The 1988 Broadcasting Act allows the Information Ministry to decide who can own a broadcast station and what type of television service is suitable for the Malaysian public, leading to considerable self-censorship among broadcast journalists. In April 2010, Joshua Wong, the senior producer of television station ntv7, resigned, citing “unreasonable restrictions” on his program. In September, Jamaluddin Ibrahim, a radio deejay at Star RFM, was dismissed after the station received complaints about his interviews with a gay pastor and with opposition politician and Penang state chief minister Lim Guan Eng. Due to the influence of the government and Muslim pressure groups, the print media also practices self-censorship. Following the show cause letter being issued in February, the Star withheld Marina Mahathir’s March column arguing that Sharia was man-made and should be open for debate.

Physical harassment and intimidation remained less of a danger in Malaysia than arbitrary arrest or threats of legal action. The ruling coalition continued to intimidate through investigations of editors, such as the October questioning of Malaysiakini chief editor Steven Gan over his news organization’s reporting on a speech by Prime Minister Najib Abdul Razak at the 2010 annual meeting of Razak’s United Malays National Organization (UMNO) party. There were no reports of extra-legal harassment of journalists during the year. Some foreign print media were censored or banned.

Although the media industry is predominantly privately owned, the majority of both print and broadcast outlets are controlled either by political parties in the ruling coalition or by businesses with political connections. Despite the ruling coalition’s insistence that mainstream newspapers are impartial, the issues of ownership are another reason for journalists’ self-censorship. The largest media conglomerate is Media Prima, which owns half of the Malay and English newspapers, as well as many television channels. As a result of a merger in 2006, Huaren Management, which is associated with the Malaysian Chinese Association party, monopolizes Chinese newspapers. With decreasing readership numbers and advertising revenue, some print media outlets publish sensationalist articles to boost sales and circulation.

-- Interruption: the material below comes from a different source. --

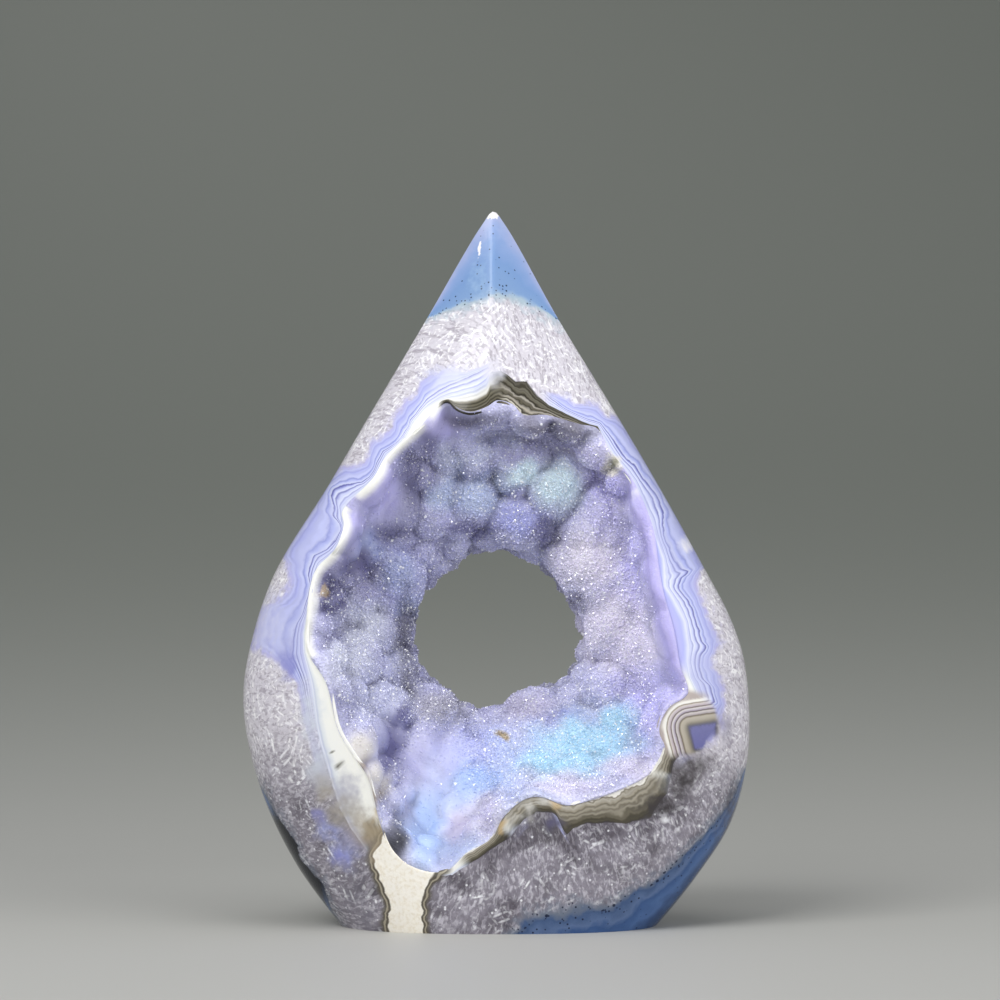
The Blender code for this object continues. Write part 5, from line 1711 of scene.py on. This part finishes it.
@dataclass
class Studio:
    """A pale floor that sweeps up into a grey backdrop, soft lights and the camera."""

    eye: Eye
    floor_colour: str = "#b7b6b1"
    backdrop_colour: str = "#6d7069"
    top_colour: str = "#5a5e56"
    key: tuple[float, float, float] = (-260.0, -330.0, 430.0)
    fill: tuple[float, float, float] = (360.0, -300.0, 160.0)
    crown: tuple[float, float, float] = (30.0, -140.0, 520.0)

    def sweep(self) -> bpy.types.Object:
        """Make the floor and backdrop: a profile that turns up in a quarter circle, drawn wide."""
        turn = np.linspace(0.0, math.pi / 2.0, 25)
        start, radius, top = 90.0, 260.0, 900.0
        profile = np.vstack([
            [[-700.0, 0.0]],
            np.stack([start + radius * np.sin(turn), radius * (1.0 - np.cos(turn))], axis=-1),
            [[start + radius, top]],
        ])
        width = np.array([-900.0, 900.0])
        places = np.stack(np.broadcast_arrays(width[:, None], profile[None, :, 0], profile[None, :, 1]), axis=-1)
        columns = len(profile)
        here = np.arange(columns - 1)
        faces = np.stack([here, columns + here, columns + here + 1, here + 1], axis=-1)
        return add_mesh("studio_sweep", places.reshape(-1, 3), faces, {}, self.paper(), None, 180.0)

    def paper(self) -> bpy.types.Material:
        """Make the backdrop's finish: pale on the floor, and darker with height behind."""
        material, wiring, shader = new_material("studio_paper")
        where = wiring.millimetres()
        parts = wiring.add("SeparateXYZ", {0: where})
        back = wiring.span(parts.outputs[1], 70.0, 300.0)
        colour = wiring.mix(back, linear(self.floor_colour), linear(self.backdrop_colour))
        colour = wiring.mix(wiring.span(parts.outputs[2], 60.0, 420.0), colour, linear(self.top_colour))
        wiring.tree.links.new(colour, shader.inputs["Base Color"])
        shader.inputs["Roughness"].default_value = 0.55
        return material

    def light(self, name: str, place: tuple[float, float, float], size: float, watts: float) -> None:
        """Hang a square soft light that faces the stone."""
        lamp = bpy.data.lights.new(name, "AREA")
        lamp.shape = "SQUARE"
        lamp.size = size * MM
        lamp.energy = watts
        holder = bpy.data.objects.new(name, lamp)
        aim = np.array([0.0, 0.0, 42.0]) - np.array(place)
        flat = math.hypot(aim[0], aim[1])
        holder.rotation_euler = (math.atan2(flat, -aim[2]), 0.0, math.atan2(-aim[0], aim[1]))
        holder.location = tuple(part * MM for part in place)
        bpy.context.scene.collection.objects.link(holder)

    def camera(self) -> None:
        """Stand the camera at the drawing's eye, tilted up a little."""
        view = bpy.data.cameras.new("front_view")
        view.lens = self.eye.lens
        view.sensor_width = 36.0
        view.clip_start = 0.01
        holder = bpy.data.objects.new("front_view", view)
        holder.location = (self.eye.side * MM, -self.eye.distance * MM, self.eye.height * MM)
        holder.rotation_euler = (math.radians(90.0 + self.eye.pitch), 0.0, 0.0)
        bpy.context.scene.collection.objects.link(holder)
        bpy.context.scene.camera = holder

    def build(self) -> None:
        """Put up the whole studio."""
        self.sweep()
        self.light("key_light", self.key, 320.0, 2.35)
        self.light("fill_light", self.fill, 420.0, 1.45)
        self.light("crown_light", self.crown, 320.0, 0.5)
        world = bpy.data.worlds.new("studio_air")
        world.use_nodes = True
        air = world.node_tree.nodes["Background"]
        air.inputs["Color"].default_value = (0.80, 0.85, 0.95, 1.0)
        air.inputs["Strength"].default_value = 0.34
        bpy.context.scene.world = world
        bpy.context.scene.view_settings.view_transform = "Standard"
        self.camera()


def triangle_count(piece: bpy.types.Object) -> int:
    """Count the triangles of a piece."""
    return sum(len(face.vertices) - 2 for face in piece.data.polygons)


def main() -> None:
    """Build every piece in order and report it."""
    form = StoneForm()
    Studio(form.eye).build()
    sparkle, mottle = sparkle_group(), mottle_group()
    stone = AgateStone(form).build(PolishedAgate().build(sparkle, mottle))
    log.info("%s: %d triangles", stone.name, triangle_count(stone))
    lining = DruseLining(form)
    crust = lining.build(Druse().build(sparkle, mottle))
    log.info("%s: %d triangles", crust.name, triangle_count(crust))
    crystal = Druse("druse_crystals", roughness=0.14, grains=5.0, rarity=0.9, relief=0.0, whiten=0.15, glow=0.0, bend=2.2)
    finish = crystal.build(sparkle, mottle)
    crops = (
        DruseCrystals(lining, "druse_points_fine", Habit.POINT, 46000, (0.20, 0.36), 0.35, 11),
        DruseCrystals(lining, "druse_points_coarse", Habit.POINT, 30000, (0.28, 0.50), 0.40, 13),
        DruseCrystals(lining, "druse_prisms", Habit.PRISM, 4500, (0.22, 0.42), 0.45, 17, 3.0),
    )
    for crop in crops:
        piece = crop.build(finish)
        log.info("%s: %d triangles", piece.name, triangle_count(piece))


if __name__ == "__main__":
    logging.basicConfig(level=logging.INFO, format="%(message)s")
    main()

The internet continued to be the one bright spot in the media landscape, as the country remained formally committed to a policy of refraining from censorship of the medium, as guaranteed in Section 3(3) of the Communications and Multimedia Act (CMA) and the Multimedia Bill of Guarantees. Malaysia, with around 55 percent of the population accessing the internet in 2010, hosts many websites and blogs that offer competing points of view. Although not all of these internet news organizations were politically independent—many had shadowy affiliations with politicians from either the opposition or the ruling coalition—they nevertheless offered an array of political opinions that could not be found in the traditional media. The internet has also been a place to challenge corruption and government policies. In October 2010, a copy of a newly released book on Malaysia’s leaders was posted online after the Home Ministry banned the book’s print publication. Despite these developments, bloggers were still required to tread carefully, especially in light of their ongoing harassment and prosecution if they were known to the government. In September, Irwan Abdul Rahman, better known as Hassan Skodeng, was arrested and charged with allegedly publishing false information on his blog. Although he was later released on bail, if convicted he could be fined up to RM 5,000 (approximately $1,600), jailed up to a year, or both. Social networking sites such as Facebook continued to flourish, and contained vigorous debates on political issues, such as the government’s proposed ban in January on the use of the word Allah by non-Muslims. Media observers were concerned, however, about an announcement from the Home Ministry that a new law would be introduced to govern sedition in cyberspace.  Although this had not yet occurred by the end of 2010, advocacy groups such as the Centre for Independent Journalists viewed it as “a deliberate attempt to censor the internet.”